Yes, thank you, I never would have figured that out without your brilliant insight.

Unfortunately, because of the aforementioned probationary period at the start of any conversation, it can take some time before it becomes clear that the other person just isn't that interested.

Can I still be annoyed at my time and effort being wasted? Or is it just my fault for being a man on a dating app?

[–] Pornacount128@lemmynsfw.com 5 points 2 months ago

Morta is trying to fix your problem. Stop resisting and stop being a baby! /s

[–] Mothra@mander.xyz 2 points 2 months ago

No wonder. Good luck

[–] JayDee@lemmy.ml 1 points 2 months ago

I mean, I think alittle? Not because of the reasons you think, though, and it's not really 'your fault'. More of a pitfall that most people fall into.

TLDR: ditch the apps and try to get out into more social situations through clubs and sports. The 'right one' will come along when you are more socially able an mm you'll likely make friends along the way (genuine friends are WAY more important for staying sane).

So, tinder specifically objectifies and compresses you into a blurb and some photos - it basically cans you for mass consumption. When you finally get 'bought', you only get a chat box to communicate unless you actually exchange contacts, and the whole thing's kind of terrible in general because of that. I've tried bumble and it's pretty much a similar thing.

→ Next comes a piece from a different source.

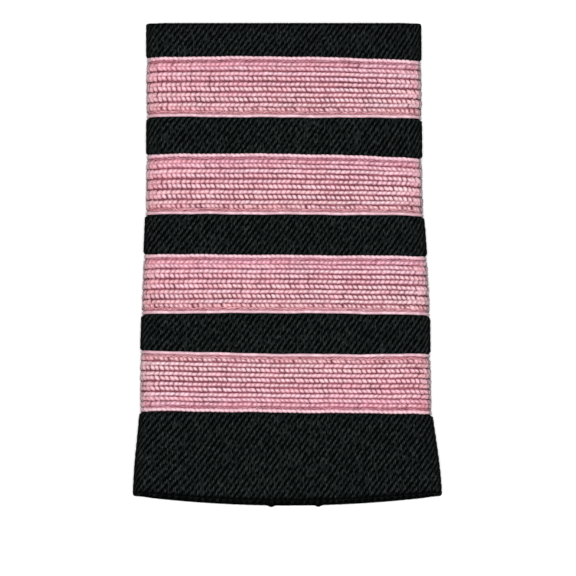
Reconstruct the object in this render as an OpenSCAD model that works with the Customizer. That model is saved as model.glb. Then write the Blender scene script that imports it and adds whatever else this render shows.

There's this thing sometimes called the 'predator/prey relationship model' by feminists, and dating apps explicitly reinforce this model, with the only minor change being that bumble required the woman to open the interaction. The predator/prey relationship makes it so that in our society, dudes are expected to go out, find a random woman they fancy, and 'pounce' them, essentially. Originally, this was quite literal if you have heard some stories of relationships starting in the 40s and 50s where a couple got together because the guy was just constantly unrelenting. This has shifted to being more egalitarian and consensual but still requires the guy to basically peacock to gain the woman's approval. Once it officially becomes a relationship, the woman is expected to be submissive while the man is expected to be dominant. It's a pretty old-fashioned relationship style that still affects modern dating today. Some folks even still subscribe to it.

The better model that I think is more natural is to just go out and find new friends and groups I can participate in. This way, anyone you might date sees you in more context. You get more practice being social, which can be helpful in actually getting someone to become attracted to you, at which point they might actually start putting in effort.